> Record list:
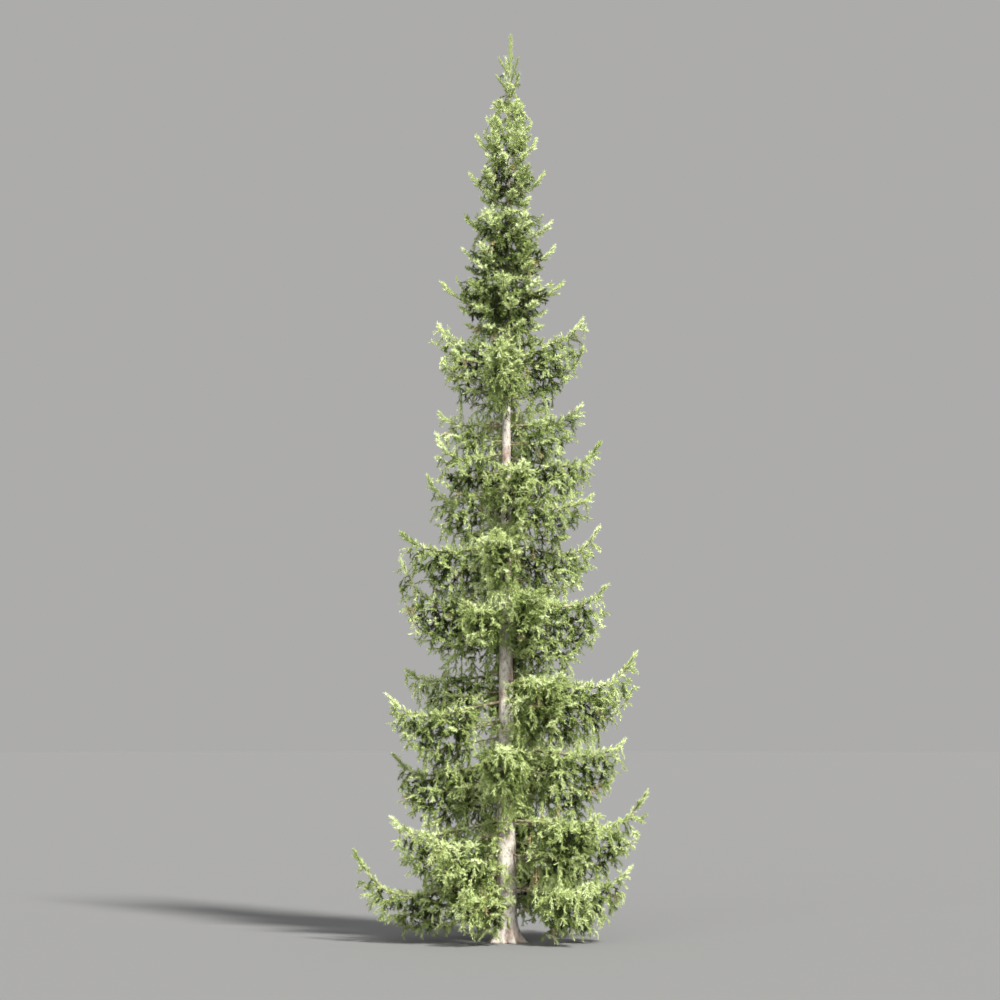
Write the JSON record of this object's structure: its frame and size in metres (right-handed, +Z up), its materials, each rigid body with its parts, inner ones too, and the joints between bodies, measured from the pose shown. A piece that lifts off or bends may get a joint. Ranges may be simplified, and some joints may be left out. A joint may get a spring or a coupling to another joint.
{
  "type": "spruce tree",
  "caption": "Tall, narrow spruce standing rooted in level ground: one straight trunk with a root flare, sagging boughs whose tips turn up, and hanging curtains of light green needles.",
  "frame": {"origin": "middle of the flat cut under the trunk, at ground level", "axes": "+Z up the trunk, -Y towards the front of the tree, +X towards its right side as seen from the front"},
  "size_m": [5.1311, 4.0275, 16],
  "materials": {
    "bark": "whitish grey bark in thin scales with red-brown patches",
    "bough_bark": "grey-brown bark, rough",
    "needles": "light sage-green needles, matte, darker inside the crown"
  },
  "bodies": {
    "root": {"bough_fourth_front": "bough_bark", "bough_fourth_left": "bough_bark", "bough_fourth_right": "bough_bark", "bough_low_front_right": "bough_bark", "bough_low_left": "bough_bark", "bough_low_right": "bough_bark", "bough_second_front_right": "bough_bark", "bough_second_left": "bough_bark", "bough_second_right": "bough_bark", "bough_third_front": "bough_bark", "bough_third_left": "bough_bark", "bough_third_right": "bough_bark", "needles_eighth_back": "needles", "needles_eighth_front": "needles", "needles_eighth_left": "needles", "needles_eighth_right": "needles", "needles_eleventh": "needles", "needles_fifth_back": "needles", "needles_fifth_front": "needles", "needles_fifth_front_right": "needles", "needles_fifth_left": "needles", "needles_fifth_right": "needles", "needles_fourth_back": "needles", "needles_fourth_front": "needles", "needles_fourth_left": "needles", "needles_fourth_left_rear": "needles", "needles_fourth_right": "needles", "needles_low_back_left": "needles", "needles_low_back_right": "needles", "needles_low_front_left": "needles", "needles_low_front_right": "needles", "needles_low_left": "needles", "needles_low_right": "needles", "needles_ninth_back": "needles", "needles_ninth_left": "needles", "needles_ninth_right": "needles", "needles_second_back": "needles", "needles_second_front_left": "needles", "needles_second_front_right": "needles", "needles_second_left": "needles", "needles_second_right": "needles", "needles_seventh_left": "needles", "needles_seventh_right": "needles", "needles_sixth_back": "needles", "needles_sixth_front": "needles", "needles_sixth_left": "needles", "needles_sixth_right": "needles", "needles_spire": "needles", "needles_tenth_back": "needles", "needles_tenth_front": "needles", "needles_tenth_left": "needles", "needles_tenth_right": "needles", "needles_third_back": "needles", "needles_third_back_left": "needles", "needles_third_front": "needles", "needles_third_left": "needles", "needles_third_right": "needles", "needles_thirteenth": "needles", "needles_twelfth": "needles", "trunk": "bark"}
  },
  "joints": []
}
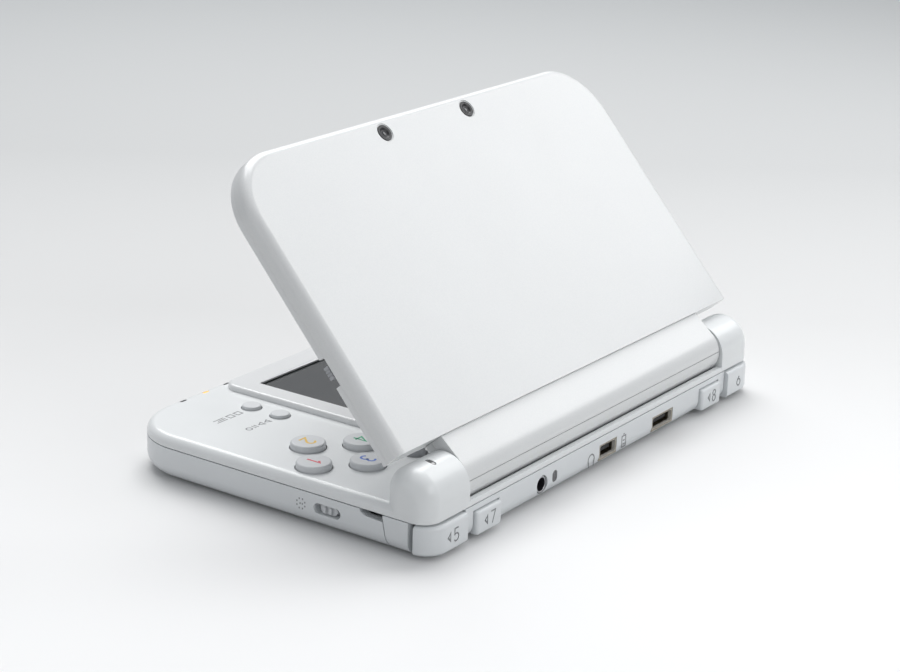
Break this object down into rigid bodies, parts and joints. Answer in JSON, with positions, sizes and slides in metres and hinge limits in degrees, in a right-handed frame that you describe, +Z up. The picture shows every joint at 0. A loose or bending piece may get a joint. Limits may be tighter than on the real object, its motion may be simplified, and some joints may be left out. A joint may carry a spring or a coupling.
{
  "type": "clamshell handheld game console",
  "caption": "Pale clamshell game console: lid on a round hinge barrel, screen inside each half, deck of buttons, pads and a stick, rear triggers and ports",
  "frame": {"origin": "middle of the rubber feet's underside, half way along the base from its front to the backs of the shoulder buttons", "axes": "+X to the device's right, +Y to the hinge at its back, +Z up; the lid is stored half open at 48.7 degrees"},
  "size_m": [0.16, 0.1012, 0.0878],
  "materials": {
    "shell_white": "satin pearl",
    "deck_white": "satin",
    "lid_white": "gloss pearl",
    "frame_white": "gloss",
    "button_white": "satin",
    "pad_grey": "matte",
    "smoke_window": "gloss",
    "lens_black": "gloss",
    "lower_screen": "gloss",
    "upper_glass": "gloss",
    "panel_dark": "matte",
    "board_green": "satin",
    "shield_metal": "brushed",
    "steel": "satin",
    "port_metal": "satin",
    "black_plastic": "matte",
    "battery_black": "matte",
    "mat_rubber": "matte",
    "foot_rubber": "matte",
    "light_amber": "gloss",
    "cable_brown": "satin",
    "stylus_white": "satin"
  },
  "bodies": {
    "base": {"bottom_cover": "shell_white", "lower_case": "shell_white", "upper_case": "deck_white", "rubber_feet": "foot_rubber", "base_screws": "steel", "touch_frame": "frame_white", "touch_panel": "lower_screen", "lower_display": "panel_dark", "main_board": "board_green", "shield_can": "shield_metal", "battery": "battery_black", "button_boards": "board_green", "button_mat": "mat_rubber", "circle_pad_housing": "black_plastic", "status_lights": "light_amber", "ear_light": "smoke_window", "shoulder_pins": "steel", "shoulder_switches": "black_plastic", "audio_jack": "black_plastic", "charge_port": "port_metal", "accessory_port": "port_metal", "sensor_window": "smoke_window", "card_slot": "black_plastic", "stylus_sleeve": "black_plastic", "hinge_shafts": "steel", "display_cable": "cable_brown"},
    "lid": {"lid_cover": "lid_white", "lid_frame": "frame_white", "hinge_cover_rear": "lid_white", "hinge_cover_front": "lid_white", "hinge_clutches": "steel", "upper_display": "panel_dark", "screen_glass": "upper_glass", "outer_cameras": "lens_black", "camera_board": "board_green", "speakers": "black_plastic", "lid_bumpers": "foot_rubber", "lid_screws": "steel"},
    "action_button_right": {"action_button_right": "button_white"},
    "action_button_front": {"action_button_front": "button_white"},
    "action_button_left": {"action_button_left": "button_white"},
    "action_button_back": {"action_button_back": "button_white"},
    "select_button": {"select_button": "button_white"},
    "start_button": {"start_button": "button_white"},
    "home_button": {"home_button": "button_white"},
    "power_button": {"power_button": "button_white"},
    "circle_pad": {"circle_pad": "pad_grey"},
    "circle_pad_slide": {"circle_pad_slide": "black_plastic"},
    "direction_pad": {"direction_pad": "button_white"},
    "direction_pad_pivot": {"direction_pad_pivot": "black_plastic"},
    "pointing_stick": {"pointing_stick": "pad_grey"},
    "pointing_stick_base": {"pointing_stick_base": "black_plastic"},
    "side_switch": {"side_switch": "button_white"},
    "shoulder_button_right": {"shoulder_button_right": "shell_white"},
    "shoulder_button_left": {"shoulder_button_left": "shell_white"},
    "trigger_button_right": {"trigger_button_right": "shell_white"},
    "trigger_button_left": {"trigger_button_left": "shell_white"},
    "stylus": {"stylus": "stylus_white"},
    "depth_slider": {"depth_slider": "pad_grey"},
    "volume_slider": {"volume_slider": "pad_grey"}
  },
  "joints": [
    {"name": "lid_hinge", "type": "hinge", "parent": "base", "child": "lid", "pos_m": [0, 0.0418, 0.0152], "axis": [-1, 0, 0], "range_deg": [-48.7, 106.3]},
    {"name": "action_right_press", "type": "slide", "parent": "base", "child": "action_button_right", "axis": [0, 0, -1], "range_m": [0, 0.0007], "stiffness_N_per_m": 1500},
    {"name": "action_front_press", "type": "slide", "parent": "base", "child": "action_button_front", "axis": [0, 0, -1], "range_m": [0, 0.0007], "stiffness_N_per_m": 1500},
    {"name": "action_left_press", "type": "slide", "parent": "base", "child": "action_button_left", "axis": [0, 0, -1], "range_m": [0, 0.0007], "stiffness_N_per_m": 1500},
    {"name": "action_back_press", "type": "slide", "parent": "base", "child": "action_button_back", "axis": [0, 0, -1], "range_m": [0, 0.0007], "stiffness_N_per_m": 1500},
    {"name": "select_press", "type": "slide", "parent": "base", "child": "select_button", "axis": [0, 0, -1], "range_m": [0, 0.0004], "stiffness_N_per_m": 1500},
    {"name": "start_press", "type": "slide", "parent": "base", "child": "start_button", "axis": [0, 0, -1], "range_m": [0, 0.0004], "stiffness_N_per_m": 1500},
    {"name": "home_press", "type": "slide", "parent": "base", "child": "home_button", "axis": [0, 0, -1], "range_m": [0, 0.0004], "stiffness_N_per_m": 1500},
    {"name": "power_press", "type": "slide", "parent": "base", "child": "power_button", "axis": [0, 1, 0], "range_m": [0, 0.0004], "stiffness_N_per_m": 1500},
    {"name": "circle_pad_x", "type": "slide", "parent": "base", "child": "circle_pad_slide", "axis": [1, 0, 0], "range_m": [-0.003, 0.003], "stiffness_N_per_m": 300},
    {"name": "circle_pad_y", "type": "slide", "parent": "circle_pad_slide", "child": "circle_pad", "axis": [0, 1, 0], "range_m": [-0.003, 0.003], "stiffness_N_per_m": 300},
    {"name": "direction_pad_tilt_side", "type": "hinge", "parent": "base", "child": "direction_pad_pivot", "pos_m": [-0.0626, -0.0166, 0.0084], "axis": [0, 1, 0], "range_deg": [-3, 3], "stiffness_Nm_per_rad": 0.2},
    {"name": "direction_pad_tilt_front", "type": "hinge", "parent": "direction_pad_pivot", "child": "direction_pad", "pos_m": [-0.0626, -0.0166, 0.0084], "axis": [1, 0, 0], "range_deg": [-3, 3], "stiffness_Nm_per_rad": 0.2},
    {"name": "pointing_stick_tilt_side", "type": "hinge", "parent": "base", "child": "pointing_stick_base", "pos_m": [0.0486, 0.0224, 0.0084], "axis": [0, 1, 0], "range_deg": [-3, 3], "stiffness_Nm_per_rad": 0.2},
    {"name": "pointing_stick_tilt_front", "type": "hinge", "parent": "pointing_stick_base", "child": "pointing_stick", "pos_m": [0.0486, 0.0224, 0.0084], "axis": [1, 0, 0], "range_deg": [-3, 3], "stiffness_Nm_per_rad": 0.2},
    {"name": "shoulder_right_press", "type": "hinge", "parent": "base", "child": "shoulder_button_right", "pos_m": [0.067, 0.0428, 0.0054], "axis": [0, 0, 1], "range_deg": [-4, 0], "stiffness_Nm_per_rad": 0.26},
    {"name": "shoulder_left_press", "type": "hinge", "parent": "base", "child": "shoulder_button_left", "pos_m": [-0.067, 0.0428, 0.0054], "axis": [0, 0, 1], "range_deg": [0, 4], "stiffness_Nm_per_rad": 0.26},
    {"name": "trigger_right_press", "type": "slide", "parent": "base", "child": "trigger_button_right", "axis": [0, -1, 0], "range_m": [0, 0.0008], "stiffness_N_per_m": 1200},
    {"name": "trigger_left_press", "type": "slide", "parent": "base", "child": "trigger_button_left", "axis": [0, -1, 0], "range_m": [0, 0.0008], "stiffness_N_per_m": 1200},
    {"name": "side_switch_slide", "type": "slide", "parent": "base", "child": "side_switch", "axis": [0, 1, 0], "range_m": [-0.0013, 0.0013]},
    {"name": "depth_slide", "type": "slide", "parent": "lid", "child": "depth_slider", "axis": [0, -0.66, 0.7513], "range_m": [-0.002, 0.002]},
    {"name": "volume_slide", "type": "slide", "parent": "lid", "child": "volume_slider", "axis": [0, -0.66, 0.7513], "range_m": [-0.002, 0.002]},
    {"name": "stylus_slide", "type": "slide", "parent": "base", "child": "stylus", "axis": [0, -1, 0], "range_m": [0, 0.075]}
  ]
}
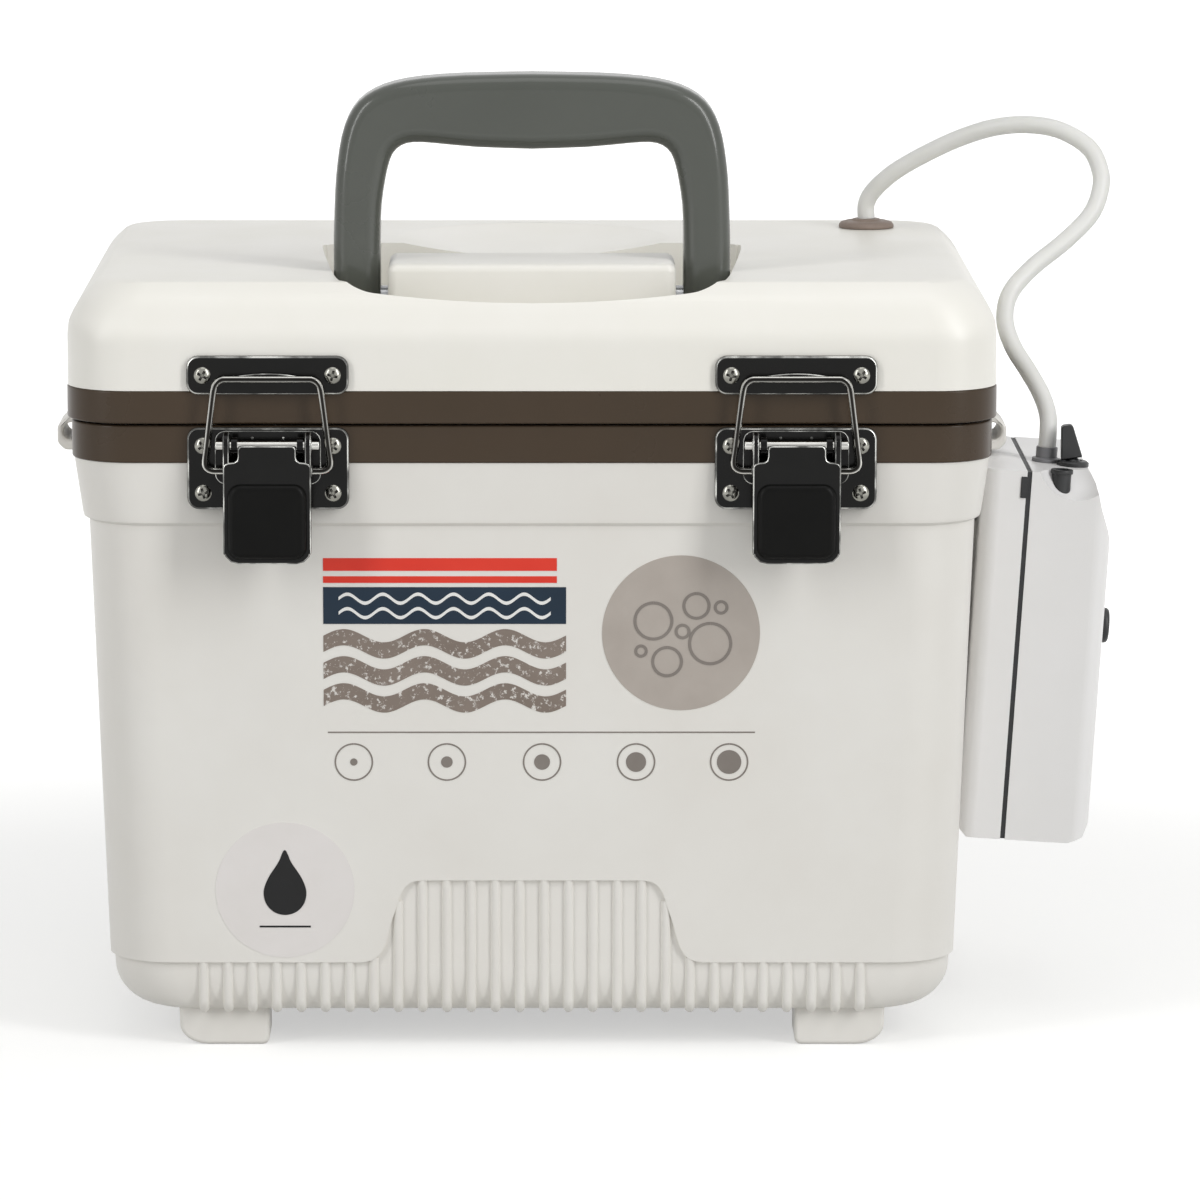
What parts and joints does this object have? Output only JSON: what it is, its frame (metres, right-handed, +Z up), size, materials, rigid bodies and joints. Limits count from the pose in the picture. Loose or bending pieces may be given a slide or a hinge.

> What needs to be done: Gather each line in the data that holds the string "degrees".

> The reply:
Break this object down into rigid bodies, parts and joints. Answer in JSON, with positions, sizes and slides in metres and hinge limits in degrees, in a right-handed frame that you describe, +Z up. The picture shows every joint at 0. A loose or bending piece may get a joint. Limits may be tighter than on the real object, its motion may be simplified, and some joints may be left out. A joint may carry a spring or a coupling.
  "frame": {"origin": "middle of the rubber feet's underside, half way along the base from its front to the backs of the shoulder buttons", "axes": "+X to the device's right, +Y to the hinge at its back, +Z up; the lid is stored half open at 48.7 degrees"},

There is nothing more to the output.